For Release 3.0 we needed to create two pull requests, one to an external repository and one internal to Seneca College, this blog is about my pull request to an internal repository.
During my work on the external pull request requirement of this Release, user c3ho on our Slack team posted an issue involving UI changes. I thought this was going to be easy enough and decided that I would like to give it a shot as my first pull request to the Telescope program. The issue can be found here and you can find the pull request that I made here
Basically, I was tasked with creating a UI that would explain to the user how to use the new Search Query functionality created in pull request #1275
Starting up my development enviorment was very easy considering that I had to set everything up in a previous lab, so it was as simple as running the command
npm run develop
Which I found in the Telescope deployment docs
After this I got straight to work and started researching on the best way to develop this feature, I decided that it would be best to keep true to the design that the previous developers created and I didn't want to do anything out of the ordinary that would draw away from the attention of the page. My fix was a hoverable info icon that has a popout that would explain all the new key symbols that users can use when searching.
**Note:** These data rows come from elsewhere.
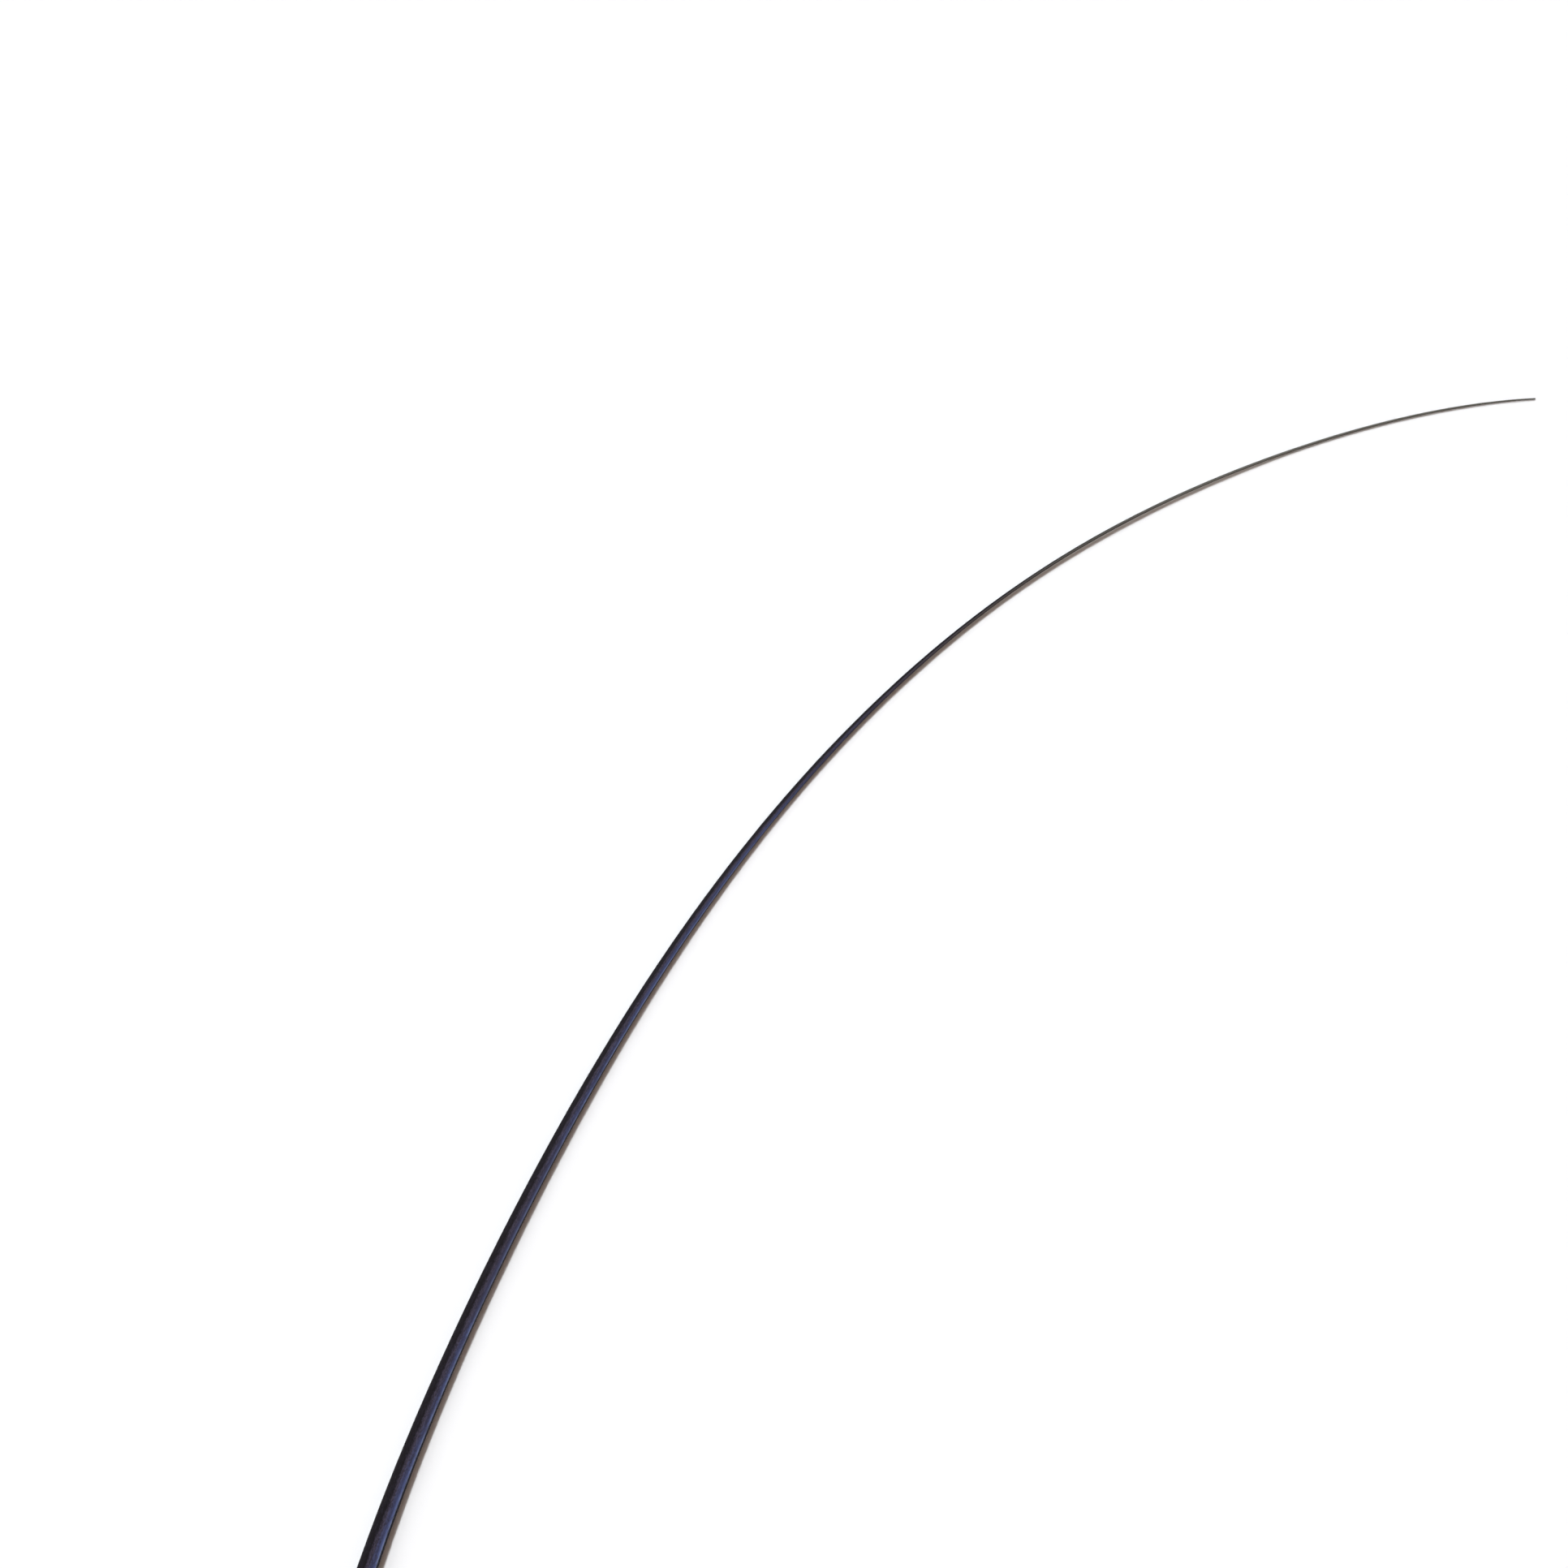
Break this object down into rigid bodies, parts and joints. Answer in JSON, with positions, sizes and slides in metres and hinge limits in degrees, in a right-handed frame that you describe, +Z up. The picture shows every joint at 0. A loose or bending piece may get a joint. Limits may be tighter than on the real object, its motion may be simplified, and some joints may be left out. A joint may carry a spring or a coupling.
{
  "type": "stripped ostrich quill",
  "caption": "Dyed ostrich feather shaft with its barbs stripped off: a ringed barrel, a grooved tapering bow and a whip-thin tip, lying on its flank.",
  "frame": {"origin": "middle of the quill's box, at the surface that it lies on", "axes": "+X along the chord from the base to the tip, +Y towards the dorsal side on which the bow is convex, +Z up from the surface"},
  "size_m": [0.417, 0.073, 0.0056],
  "materials": {
    "dyed_keratin": "natural keratin dyed blue-black: semi-gloss, near-black back, navy and violet-grey flanks, blue ventral ridge, thinner olive-grey dye at the tip"
  },
  "bodies": {
    "root": {"quill": "dyed_keratin"}
  },
  "joints": []
}
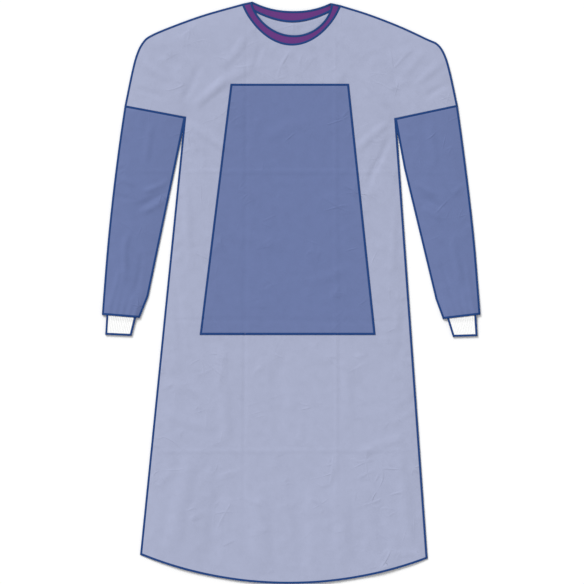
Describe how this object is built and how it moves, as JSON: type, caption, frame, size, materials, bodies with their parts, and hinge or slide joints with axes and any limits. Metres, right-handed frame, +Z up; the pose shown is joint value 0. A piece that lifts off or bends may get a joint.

It looks nice and clean and doesn't create to much of a difference in UI design from the previous developers that worked on this page.
I had to do a lot of research about material UI & react which I never used before, primarly I had to choose between all of these different tooltips but I settled on the HtmlToolTip because this would give me the most freedom to choose how I would like the design to be once the user hovered over the info button.
The biggest take away was the use of Material UI which seemed to be incredibly useful as my first 30minutes was trying to just use basic HTML inside the component. There is an abundance of tools that will be at your disposal when working with Open Source projects and you can't be scared to learn new skills if you want to create good pull requests.